Rood Building. Date: 1873. Design: According to the Historic District Study Committee Preliminary Report March 2011, and Grand Rapids Daily Eagle, 4-19-1873, the ornate tall and narrow Rood Building was designed as high-Victorian architecture in Tudor-Gothic style by early Grand Rapids architect William G. Robinson. The brick walls are load bearing and it has a timber-framed structure. The windows on the upper stories are flanked by pilasters and colonnades and the massive bracketed cornice. The central pediment includes the date of the building’s construction. History: The building was constructed by lawyer and businessman, Charles C. Rood, on the site of a Houseman's clothing store and Crane's ten cent museum both destroyed by fire. It was added to the National Register in 1988. Today: Flanagan's Bar and Restaurant.
Water's Building. Date: 1898. Design: Built on a corner lot, this Chicago style commercial building was designed by father and son partnership, W. G. & F.S. Robinson. The 5-story building has an exterior of red brick with stone trim constructed in the new modern Chicago commercial style. Taking up the width of an entire city block, on Ottawa from Pearl to Lyon, the building was designed as one of the early furniture exhibition building for owners Dudley Waters, Anna Waters Cassard and Mabel Waters. Today: Homewood Suites and other commercial uses.
Ledyard Building. Date: 1873. Designed: An anchor of downtown, this elaborately detailed Italianate commercial building is located at at the corner of Pearl and Ottawa although attributed by some to architect John Grady, it may actually have been designed by William G. Robinson. Today: The renovated building houses a number of commercial offices and an atrium, and was added to the National Register of Historic Buildings in 1983.
Michigan Trust Building. Date: 1882. Design: The early red sandstone skyscraper, although featuring some Romanesque details including the rounded arches on the first two floors, was mainly influenced by the Chicago school of commercial architecture as interpreted by Chicago architect Solon S. Beman. According to an article in the Grand Rapids Herald, February 1, 1931, Architects Robinson & Crowe added a sun room to the clubrooms which included a lounge, cardroom, private dining rooms, kitchen and squash court, locker rooms with showers, toilets and dressing rooms. Also a rooftop garden was added on the Pearl Street side. Today: The large building towers over the intersection of Pearl and Ottawa NE, and is home to, among other commercial venues, the Ferris Coffee Shop and the business incubator Start Garden, and was added to the National Register of Historic Buildings in 1983.
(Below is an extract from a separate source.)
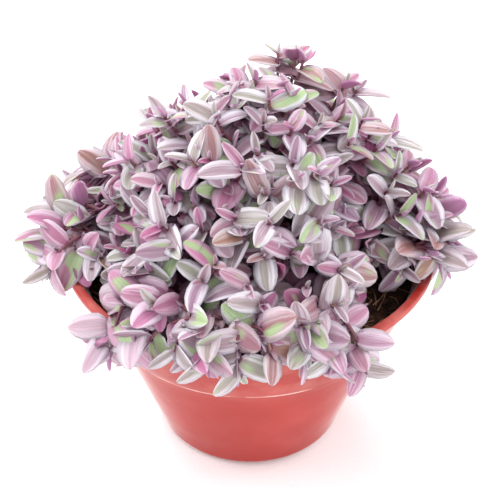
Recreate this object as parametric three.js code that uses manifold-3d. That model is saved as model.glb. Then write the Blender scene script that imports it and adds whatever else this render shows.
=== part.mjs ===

Federal Square Building. Date: 1893. Design: Completely renovated by architects Williamson, Crowe & Proctor in 1923. John McNabb & Sons, contractor. It is designed as a "daylight" building with a light well in the center and an abundance of windows on the exterior and hardwood floors and interior trim of mahogany. The roof was slate with copper flashings. Lighting fixtures by McBeth Monax and "linen pongee shades" completed the design. When remodeled in 1923, the top level was developed to make it a six-story building featuring 100 rooms in suites of 2 to 6 rooms accessed via,a new elevator. The lobby was on the street level. History: Original location of the YMCA. Today: Various commercial venues.
Federal Building. Date: 1909. Design: This 5-story building was designed by the Federal government in the grand beaux arts style. History: In 1974, the building was added to the National Register of Historic Places. In 1981, the Post Office closed at this location and the city renovated the building which became the home of the Grand Rapids Art Museum. In 2007, the new contemporary GRAM was completed and the building was vacant once again. In 2011, the building housed temporary exhibits for the first ever Art Prize. Today: The restored LEED certified Woodbridge N. Ferris Building, is now part of the downtown campus of Kendall College of Art and Design, Ferris State University.
St. Mark's Episcopal Church. Date: 1871. Design: Founded in 1836, the current church building was designed by choir member Peter Pierce who's inspiration was old Trinity Church in New York City. It was constructed in 1849 of Grand River stones hauled up Pearl Street by teams of oxen. The building evolved included the the two towers and connecting transepts. Other architects involved in changes to the building were David S. Hopkins (1871) and A. W. Rush & Sons (1893), and Christian Verheilig 1904 & 1916). Today: Continues as St. Mark's Episcopal Church.